╔══

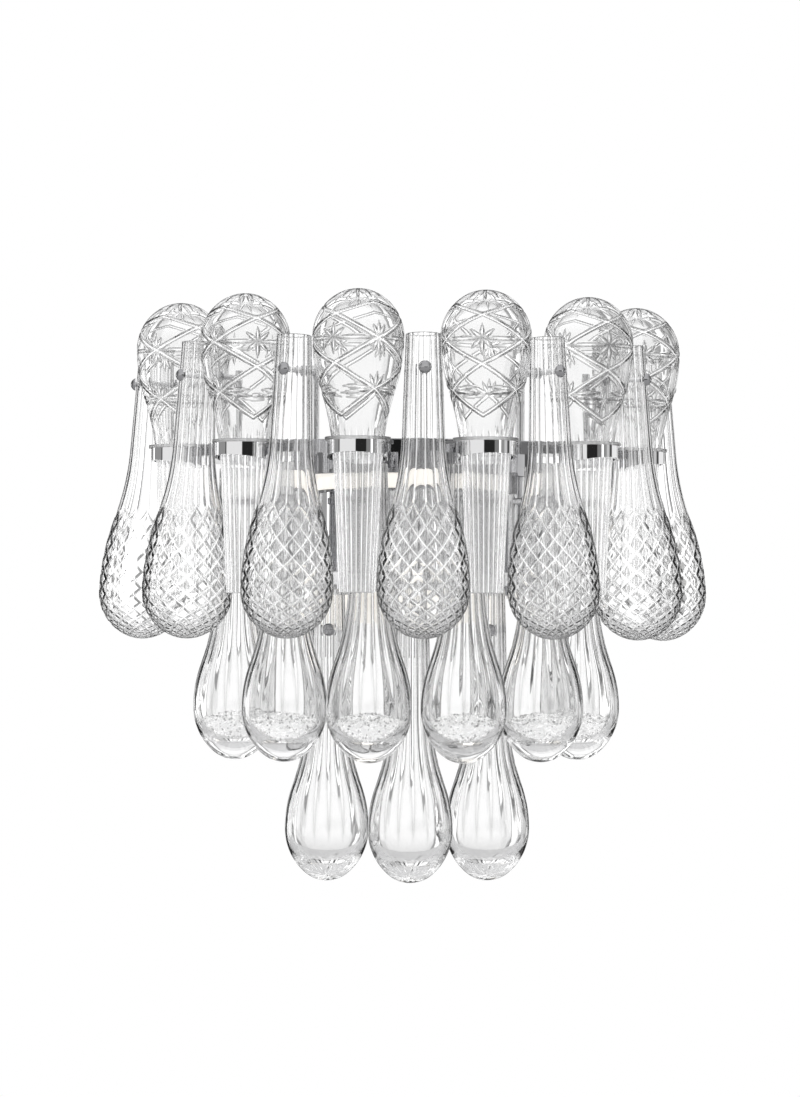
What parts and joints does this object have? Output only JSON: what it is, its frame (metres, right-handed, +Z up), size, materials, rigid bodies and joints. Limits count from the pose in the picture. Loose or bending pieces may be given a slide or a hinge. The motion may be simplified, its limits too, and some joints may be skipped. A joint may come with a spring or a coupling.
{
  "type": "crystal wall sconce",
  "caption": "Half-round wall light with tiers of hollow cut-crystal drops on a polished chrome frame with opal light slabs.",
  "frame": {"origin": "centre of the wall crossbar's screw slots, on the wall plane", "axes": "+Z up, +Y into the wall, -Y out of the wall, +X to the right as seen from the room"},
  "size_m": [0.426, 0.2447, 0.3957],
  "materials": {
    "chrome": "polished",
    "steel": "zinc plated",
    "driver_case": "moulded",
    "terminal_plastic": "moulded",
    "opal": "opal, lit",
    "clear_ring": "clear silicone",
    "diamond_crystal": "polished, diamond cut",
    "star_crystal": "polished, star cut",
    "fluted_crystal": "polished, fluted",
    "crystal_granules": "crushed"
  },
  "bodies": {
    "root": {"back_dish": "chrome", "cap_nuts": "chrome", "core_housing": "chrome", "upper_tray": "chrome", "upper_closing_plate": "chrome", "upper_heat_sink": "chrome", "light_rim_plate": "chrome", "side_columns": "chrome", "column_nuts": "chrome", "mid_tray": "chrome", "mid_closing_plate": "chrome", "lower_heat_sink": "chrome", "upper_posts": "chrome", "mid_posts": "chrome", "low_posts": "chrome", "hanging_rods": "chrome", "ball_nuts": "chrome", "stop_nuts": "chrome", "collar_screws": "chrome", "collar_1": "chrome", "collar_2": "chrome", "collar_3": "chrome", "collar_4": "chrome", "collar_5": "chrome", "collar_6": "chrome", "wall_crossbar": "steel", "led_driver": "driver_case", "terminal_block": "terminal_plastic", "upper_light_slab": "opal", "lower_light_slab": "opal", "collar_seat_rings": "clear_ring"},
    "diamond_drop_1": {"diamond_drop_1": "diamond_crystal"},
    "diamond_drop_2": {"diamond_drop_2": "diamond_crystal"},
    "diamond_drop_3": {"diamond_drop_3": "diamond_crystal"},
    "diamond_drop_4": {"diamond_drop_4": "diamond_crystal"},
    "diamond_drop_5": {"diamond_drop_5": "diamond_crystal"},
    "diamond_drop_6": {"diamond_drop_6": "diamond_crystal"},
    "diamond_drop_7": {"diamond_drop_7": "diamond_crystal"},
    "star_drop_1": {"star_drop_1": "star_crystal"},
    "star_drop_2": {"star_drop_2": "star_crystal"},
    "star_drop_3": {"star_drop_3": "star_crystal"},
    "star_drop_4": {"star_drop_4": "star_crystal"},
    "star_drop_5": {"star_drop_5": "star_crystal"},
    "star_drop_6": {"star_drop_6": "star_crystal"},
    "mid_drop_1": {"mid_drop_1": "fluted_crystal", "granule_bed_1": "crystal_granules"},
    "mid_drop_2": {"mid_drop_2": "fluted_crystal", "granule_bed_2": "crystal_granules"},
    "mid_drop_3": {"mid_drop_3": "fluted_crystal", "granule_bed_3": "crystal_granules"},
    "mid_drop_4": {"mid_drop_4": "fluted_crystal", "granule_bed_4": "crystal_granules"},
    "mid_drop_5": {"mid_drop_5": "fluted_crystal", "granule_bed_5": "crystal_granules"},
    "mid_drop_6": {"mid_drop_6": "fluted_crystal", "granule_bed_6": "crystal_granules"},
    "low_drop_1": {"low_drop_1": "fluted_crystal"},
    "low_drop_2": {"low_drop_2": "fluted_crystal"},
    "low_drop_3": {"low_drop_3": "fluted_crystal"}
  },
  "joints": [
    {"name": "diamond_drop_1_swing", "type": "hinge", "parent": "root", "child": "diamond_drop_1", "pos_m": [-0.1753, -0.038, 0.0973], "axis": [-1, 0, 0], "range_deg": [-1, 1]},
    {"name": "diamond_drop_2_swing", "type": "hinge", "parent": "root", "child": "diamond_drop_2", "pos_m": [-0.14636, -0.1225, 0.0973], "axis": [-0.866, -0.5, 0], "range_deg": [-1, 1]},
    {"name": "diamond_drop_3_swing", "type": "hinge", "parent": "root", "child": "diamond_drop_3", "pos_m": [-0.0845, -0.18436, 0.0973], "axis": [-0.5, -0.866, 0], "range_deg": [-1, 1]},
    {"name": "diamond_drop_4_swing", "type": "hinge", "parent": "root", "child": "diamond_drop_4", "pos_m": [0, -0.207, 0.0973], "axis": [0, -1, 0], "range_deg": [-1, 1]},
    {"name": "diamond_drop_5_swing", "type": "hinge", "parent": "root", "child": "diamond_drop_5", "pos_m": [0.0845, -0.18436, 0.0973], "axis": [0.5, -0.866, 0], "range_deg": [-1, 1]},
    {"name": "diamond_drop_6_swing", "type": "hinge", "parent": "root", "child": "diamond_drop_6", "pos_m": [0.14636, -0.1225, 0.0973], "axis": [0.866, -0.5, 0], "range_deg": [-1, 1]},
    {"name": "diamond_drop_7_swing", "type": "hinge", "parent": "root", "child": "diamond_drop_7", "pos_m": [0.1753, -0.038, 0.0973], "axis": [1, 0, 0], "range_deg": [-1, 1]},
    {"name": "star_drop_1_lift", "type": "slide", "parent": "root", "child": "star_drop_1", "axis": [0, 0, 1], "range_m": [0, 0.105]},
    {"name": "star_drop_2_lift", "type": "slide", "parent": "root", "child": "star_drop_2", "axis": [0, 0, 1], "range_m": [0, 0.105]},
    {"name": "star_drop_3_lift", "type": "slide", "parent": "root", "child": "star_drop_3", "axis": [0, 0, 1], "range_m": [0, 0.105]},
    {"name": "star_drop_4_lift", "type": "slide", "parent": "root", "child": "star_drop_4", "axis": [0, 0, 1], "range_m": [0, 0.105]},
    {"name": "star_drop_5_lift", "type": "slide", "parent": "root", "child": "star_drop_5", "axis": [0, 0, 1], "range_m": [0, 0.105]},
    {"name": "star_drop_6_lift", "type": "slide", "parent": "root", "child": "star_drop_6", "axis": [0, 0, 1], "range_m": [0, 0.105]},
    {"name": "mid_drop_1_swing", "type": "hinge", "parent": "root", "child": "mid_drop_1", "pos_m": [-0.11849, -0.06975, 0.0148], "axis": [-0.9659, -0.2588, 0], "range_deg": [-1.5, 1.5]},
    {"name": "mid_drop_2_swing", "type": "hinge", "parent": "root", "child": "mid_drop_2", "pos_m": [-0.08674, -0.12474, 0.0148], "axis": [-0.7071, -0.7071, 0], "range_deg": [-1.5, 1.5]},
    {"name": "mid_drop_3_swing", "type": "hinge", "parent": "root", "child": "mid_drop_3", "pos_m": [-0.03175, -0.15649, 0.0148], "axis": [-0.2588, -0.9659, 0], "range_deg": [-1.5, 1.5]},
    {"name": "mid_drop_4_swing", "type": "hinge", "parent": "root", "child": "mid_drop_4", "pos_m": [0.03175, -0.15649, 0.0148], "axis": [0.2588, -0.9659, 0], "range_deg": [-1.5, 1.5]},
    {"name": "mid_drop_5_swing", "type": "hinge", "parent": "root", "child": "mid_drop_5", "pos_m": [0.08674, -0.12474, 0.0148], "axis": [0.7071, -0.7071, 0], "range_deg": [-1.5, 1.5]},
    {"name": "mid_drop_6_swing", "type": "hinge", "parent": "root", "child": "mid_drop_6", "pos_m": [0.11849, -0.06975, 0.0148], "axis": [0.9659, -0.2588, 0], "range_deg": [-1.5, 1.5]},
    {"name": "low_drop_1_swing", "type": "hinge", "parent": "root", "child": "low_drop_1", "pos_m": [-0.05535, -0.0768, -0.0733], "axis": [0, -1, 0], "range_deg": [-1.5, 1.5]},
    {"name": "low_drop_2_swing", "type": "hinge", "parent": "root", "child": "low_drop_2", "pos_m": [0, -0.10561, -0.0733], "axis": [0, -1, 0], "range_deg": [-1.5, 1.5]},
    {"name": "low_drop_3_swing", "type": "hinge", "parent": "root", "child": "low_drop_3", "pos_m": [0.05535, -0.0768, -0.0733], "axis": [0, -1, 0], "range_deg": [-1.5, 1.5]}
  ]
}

╚══

Copy each line of the data above that holds "materials".

§ **Written reply**:
What parts and joints does this object have? Output only JSON: what it is, its frame (metres, right-handed, +Z up), size, materials, rigid bodies and joints. Limits count from the pose in the picture. Loose or bending pieces may be given a slide or a hinge. The motion may be simplified, its limits too, and some joints may be skipped. A joint may come with a spring or a coupling.
  "materials": {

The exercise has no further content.